## DATA
################
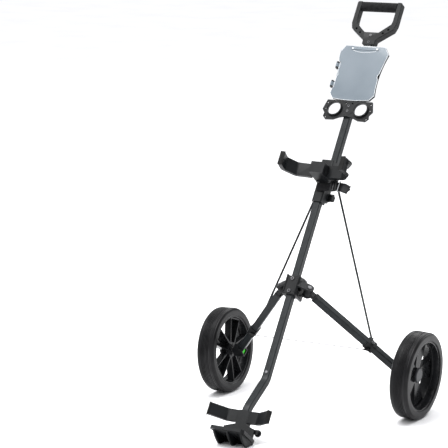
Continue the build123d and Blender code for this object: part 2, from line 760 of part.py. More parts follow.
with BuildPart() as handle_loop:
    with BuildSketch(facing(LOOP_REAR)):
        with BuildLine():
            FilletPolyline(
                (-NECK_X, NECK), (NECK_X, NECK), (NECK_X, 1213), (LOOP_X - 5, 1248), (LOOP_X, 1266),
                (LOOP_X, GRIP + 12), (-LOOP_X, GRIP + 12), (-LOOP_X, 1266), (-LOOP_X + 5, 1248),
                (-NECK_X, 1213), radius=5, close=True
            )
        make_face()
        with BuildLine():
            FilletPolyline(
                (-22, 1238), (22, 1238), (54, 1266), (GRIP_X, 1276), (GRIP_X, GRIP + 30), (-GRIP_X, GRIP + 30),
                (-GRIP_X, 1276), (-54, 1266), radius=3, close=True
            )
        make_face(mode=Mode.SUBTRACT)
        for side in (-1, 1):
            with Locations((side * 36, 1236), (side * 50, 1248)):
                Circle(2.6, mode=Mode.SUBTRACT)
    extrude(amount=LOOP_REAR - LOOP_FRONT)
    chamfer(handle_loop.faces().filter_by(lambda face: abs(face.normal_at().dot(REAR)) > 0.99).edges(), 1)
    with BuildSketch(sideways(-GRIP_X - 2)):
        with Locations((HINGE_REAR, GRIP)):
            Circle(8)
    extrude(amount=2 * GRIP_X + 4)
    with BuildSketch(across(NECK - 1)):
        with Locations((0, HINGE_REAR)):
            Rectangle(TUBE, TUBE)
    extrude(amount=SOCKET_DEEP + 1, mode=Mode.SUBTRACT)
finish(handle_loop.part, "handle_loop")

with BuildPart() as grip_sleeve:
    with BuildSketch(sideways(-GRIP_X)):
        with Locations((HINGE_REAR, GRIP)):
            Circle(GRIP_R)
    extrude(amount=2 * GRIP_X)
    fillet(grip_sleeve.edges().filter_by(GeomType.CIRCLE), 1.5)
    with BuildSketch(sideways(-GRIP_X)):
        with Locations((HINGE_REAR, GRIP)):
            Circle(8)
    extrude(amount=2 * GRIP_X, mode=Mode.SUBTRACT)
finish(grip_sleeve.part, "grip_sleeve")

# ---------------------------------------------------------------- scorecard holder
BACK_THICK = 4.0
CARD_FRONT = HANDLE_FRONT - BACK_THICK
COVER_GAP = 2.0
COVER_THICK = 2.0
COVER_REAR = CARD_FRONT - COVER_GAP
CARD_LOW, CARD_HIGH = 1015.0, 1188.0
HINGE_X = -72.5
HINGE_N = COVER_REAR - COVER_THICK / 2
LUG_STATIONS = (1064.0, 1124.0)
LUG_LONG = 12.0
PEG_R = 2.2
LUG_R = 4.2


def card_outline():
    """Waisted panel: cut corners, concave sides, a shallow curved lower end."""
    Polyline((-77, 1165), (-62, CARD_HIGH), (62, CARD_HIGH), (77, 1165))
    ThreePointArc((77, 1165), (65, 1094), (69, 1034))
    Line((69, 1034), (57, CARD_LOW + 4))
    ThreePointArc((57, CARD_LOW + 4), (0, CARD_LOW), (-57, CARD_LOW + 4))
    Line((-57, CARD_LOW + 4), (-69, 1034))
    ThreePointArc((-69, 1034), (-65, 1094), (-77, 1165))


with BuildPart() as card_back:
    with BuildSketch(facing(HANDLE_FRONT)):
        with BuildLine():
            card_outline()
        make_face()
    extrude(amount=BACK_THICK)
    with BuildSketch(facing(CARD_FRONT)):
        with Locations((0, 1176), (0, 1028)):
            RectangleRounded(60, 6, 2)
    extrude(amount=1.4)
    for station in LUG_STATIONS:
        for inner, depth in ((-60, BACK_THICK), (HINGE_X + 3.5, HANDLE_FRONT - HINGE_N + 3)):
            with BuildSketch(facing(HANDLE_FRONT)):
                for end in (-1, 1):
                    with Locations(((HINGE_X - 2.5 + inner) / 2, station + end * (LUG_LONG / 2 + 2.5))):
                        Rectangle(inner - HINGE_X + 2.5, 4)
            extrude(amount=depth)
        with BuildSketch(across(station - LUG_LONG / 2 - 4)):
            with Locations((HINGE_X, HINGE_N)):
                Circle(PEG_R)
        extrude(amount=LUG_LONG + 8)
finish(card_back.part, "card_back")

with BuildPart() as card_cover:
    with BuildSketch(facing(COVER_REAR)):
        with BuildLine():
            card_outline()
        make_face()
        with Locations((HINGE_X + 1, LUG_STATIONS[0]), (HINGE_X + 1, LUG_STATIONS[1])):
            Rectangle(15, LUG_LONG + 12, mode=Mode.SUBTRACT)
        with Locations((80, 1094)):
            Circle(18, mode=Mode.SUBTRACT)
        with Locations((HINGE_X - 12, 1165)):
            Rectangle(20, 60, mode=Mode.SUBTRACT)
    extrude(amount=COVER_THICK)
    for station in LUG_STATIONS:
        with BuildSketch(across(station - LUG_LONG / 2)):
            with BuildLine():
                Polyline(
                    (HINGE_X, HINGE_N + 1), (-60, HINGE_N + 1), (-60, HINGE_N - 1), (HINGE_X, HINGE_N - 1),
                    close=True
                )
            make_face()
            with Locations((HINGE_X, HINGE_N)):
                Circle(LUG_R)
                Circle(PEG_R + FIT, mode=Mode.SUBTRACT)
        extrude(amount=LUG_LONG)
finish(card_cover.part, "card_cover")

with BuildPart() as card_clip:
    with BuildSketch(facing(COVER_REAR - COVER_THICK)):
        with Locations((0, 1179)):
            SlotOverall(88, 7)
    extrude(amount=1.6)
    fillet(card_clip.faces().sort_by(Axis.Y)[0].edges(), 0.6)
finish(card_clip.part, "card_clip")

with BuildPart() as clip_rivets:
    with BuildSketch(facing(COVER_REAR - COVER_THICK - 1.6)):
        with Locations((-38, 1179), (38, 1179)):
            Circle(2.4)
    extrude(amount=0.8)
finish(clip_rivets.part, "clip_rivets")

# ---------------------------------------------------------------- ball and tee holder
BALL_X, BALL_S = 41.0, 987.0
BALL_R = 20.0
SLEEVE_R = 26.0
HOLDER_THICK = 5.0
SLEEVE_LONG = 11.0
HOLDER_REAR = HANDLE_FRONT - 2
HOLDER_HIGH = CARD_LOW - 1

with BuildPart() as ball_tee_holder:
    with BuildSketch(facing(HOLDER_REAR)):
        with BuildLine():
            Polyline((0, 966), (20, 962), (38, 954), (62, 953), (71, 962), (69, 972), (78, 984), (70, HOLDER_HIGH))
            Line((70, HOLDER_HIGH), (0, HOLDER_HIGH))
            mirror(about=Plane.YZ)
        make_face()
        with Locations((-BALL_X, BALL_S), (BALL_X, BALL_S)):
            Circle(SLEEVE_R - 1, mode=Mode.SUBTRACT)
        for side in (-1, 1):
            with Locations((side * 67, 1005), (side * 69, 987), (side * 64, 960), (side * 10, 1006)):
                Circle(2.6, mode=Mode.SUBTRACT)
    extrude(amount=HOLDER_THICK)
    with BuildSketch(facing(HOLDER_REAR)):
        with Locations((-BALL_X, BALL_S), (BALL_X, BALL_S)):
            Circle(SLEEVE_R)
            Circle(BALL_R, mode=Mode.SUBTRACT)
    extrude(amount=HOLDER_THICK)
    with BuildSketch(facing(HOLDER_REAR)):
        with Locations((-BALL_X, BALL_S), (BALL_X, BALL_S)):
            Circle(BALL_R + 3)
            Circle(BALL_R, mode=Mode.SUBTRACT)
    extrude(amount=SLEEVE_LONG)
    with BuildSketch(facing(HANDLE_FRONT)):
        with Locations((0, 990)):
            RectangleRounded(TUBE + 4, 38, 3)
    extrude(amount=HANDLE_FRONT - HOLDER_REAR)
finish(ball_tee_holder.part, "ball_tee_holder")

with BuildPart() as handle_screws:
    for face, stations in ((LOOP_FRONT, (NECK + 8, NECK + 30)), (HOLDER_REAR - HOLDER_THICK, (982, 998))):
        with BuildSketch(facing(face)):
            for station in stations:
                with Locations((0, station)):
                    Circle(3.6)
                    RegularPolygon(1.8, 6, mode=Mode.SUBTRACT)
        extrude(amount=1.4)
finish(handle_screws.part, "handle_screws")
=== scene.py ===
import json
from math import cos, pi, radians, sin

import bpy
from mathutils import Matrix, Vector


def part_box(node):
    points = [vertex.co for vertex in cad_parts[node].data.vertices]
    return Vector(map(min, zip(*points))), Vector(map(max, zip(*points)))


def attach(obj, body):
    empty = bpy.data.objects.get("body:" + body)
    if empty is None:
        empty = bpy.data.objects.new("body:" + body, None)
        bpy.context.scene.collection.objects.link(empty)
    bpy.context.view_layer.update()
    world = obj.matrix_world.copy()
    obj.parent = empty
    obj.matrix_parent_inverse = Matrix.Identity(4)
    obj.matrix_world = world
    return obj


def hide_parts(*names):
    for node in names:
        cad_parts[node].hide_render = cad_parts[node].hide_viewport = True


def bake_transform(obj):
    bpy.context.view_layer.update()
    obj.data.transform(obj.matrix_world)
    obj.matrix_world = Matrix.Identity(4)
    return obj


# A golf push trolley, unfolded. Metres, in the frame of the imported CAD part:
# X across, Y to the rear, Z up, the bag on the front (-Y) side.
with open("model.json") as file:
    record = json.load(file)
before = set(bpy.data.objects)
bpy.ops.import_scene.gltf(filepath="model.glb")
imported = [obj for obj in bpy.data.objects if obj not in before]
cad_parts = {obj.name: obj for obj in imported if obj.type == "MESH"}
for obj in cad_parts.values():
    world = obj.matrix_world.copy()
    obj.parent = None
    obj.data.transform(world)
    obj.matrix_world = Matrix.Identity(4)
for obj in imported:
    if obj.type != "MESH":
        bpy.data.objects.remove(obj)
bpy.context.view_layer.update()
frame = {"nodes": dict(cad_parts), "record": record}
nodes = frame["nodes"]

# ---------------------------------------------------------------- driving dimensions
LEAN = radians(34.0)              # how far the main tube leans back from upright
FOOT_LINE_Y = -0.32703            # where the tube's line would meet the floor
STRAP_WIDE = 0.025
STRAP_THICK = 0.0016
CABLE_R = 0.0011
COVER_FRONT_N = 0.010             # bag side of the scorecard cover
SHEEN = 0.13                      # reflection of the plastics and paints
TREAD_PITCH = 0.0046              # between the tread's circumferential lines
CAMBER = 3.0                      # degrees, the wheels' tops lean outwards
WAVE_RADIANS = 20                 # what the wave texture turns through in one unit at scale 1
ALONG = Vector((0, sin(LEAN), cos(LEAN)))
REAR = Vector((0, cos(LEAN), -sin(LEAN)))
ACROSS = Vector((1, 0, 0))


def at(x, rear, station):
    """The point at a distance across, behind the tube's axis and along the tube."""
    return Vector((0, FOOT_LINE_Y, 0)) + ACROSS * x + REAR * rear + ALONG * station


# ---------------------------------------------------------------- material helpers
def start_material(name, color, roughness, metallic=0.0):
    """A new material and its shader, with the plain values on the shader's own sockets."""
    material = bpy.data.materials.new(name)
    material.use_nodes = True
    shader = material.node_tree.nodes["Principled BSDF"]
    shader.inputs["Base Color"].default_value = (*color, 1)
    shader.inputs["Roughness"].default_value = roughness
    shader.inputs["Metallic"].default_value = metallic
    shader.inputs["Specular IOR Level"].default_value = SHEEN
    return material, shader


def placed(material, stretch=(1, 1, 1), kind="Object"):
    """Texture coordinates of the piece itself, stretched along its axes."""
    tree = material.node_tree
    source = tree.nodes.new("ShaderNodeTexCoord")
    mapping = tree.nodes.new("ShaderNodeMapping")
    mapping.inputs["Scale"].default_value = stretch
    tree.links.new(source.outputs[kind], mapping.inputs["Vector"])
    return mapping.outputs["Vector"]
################
## EXERCISE TASK
In the listing above, locate the line containing "obj.parent = None" and the line containing "return material, shader". Transcribe those two lines and everything between them, exactly as written.

## EXERCISE SOLUTION
    obj.parent = None
    obj.data.transform(world)
    obj.matrix_world = Matrix.Identity(4)
for obj in imported:
    if obj.type != "MESH":
        bpy.data.objects.remove(obj)
bpy.context.view_layer.update()
frame = {"nodes": dict(cad_parts), "record": record}
nodes = frame["nodes"]

# ---------------------------------------------------------------- driving dimensions
LEAN = radians(34.0)              # how far the main tube leans back from upright
FOOT_LINE_Y = -0.32703            # where the tube's line would meet the floor
STRAP_WIDE = 0.025
STRAP_THICK = 0.0016
CABLE_R = 0.0011
COVER_FRONT_N = 0.010             # bag side of the scorecard cover
SHEEN = 0.13                      # reflection of the plastics and paints
TREAD_PITCH = 0.0046              # between the tread's circumferential lines
CAMBER = 3.0                      # degrees, the wheels' tops lean outwards
WAVE_RADIANS = 20                 # what the wave texture turns through in one unit at scale 1
ALONG = Vector((0, sin(LEAN), cos(LEAN)))
REAR = Vector((0, cos(LEAN), -sin(LEAN)))
ACROSS = Vector((1, 0, 0))


def at(x, rear, station):
    """The point at a distance across, behind the tube's axis and along the tube."""
    return Vector((0, FOOT_LINE_Y, 0)) + ACROSS * x + REAR * rear + ALONG * station


# ---------------------------------------------------------------- material helpers
def start_material(name, color, roughness, metallic=0.0):
    """A new material and its shader, with the plain values on the shader's own sockets."""
    material = bpy.data.materials.new(name)
    material.use_nodes = True
    shader = material.node_tree.nodes["Principled BSDF"]
    shader.inputs["Base Color"].default_value = (*color, 1)
    shader.inputs["Roughness"].default_value = roughness
    shader.inputs["Metallic"].default_value = metallic
    shader.inputs["Specular IOR Level"].default_value = SHEEN
    return material, shader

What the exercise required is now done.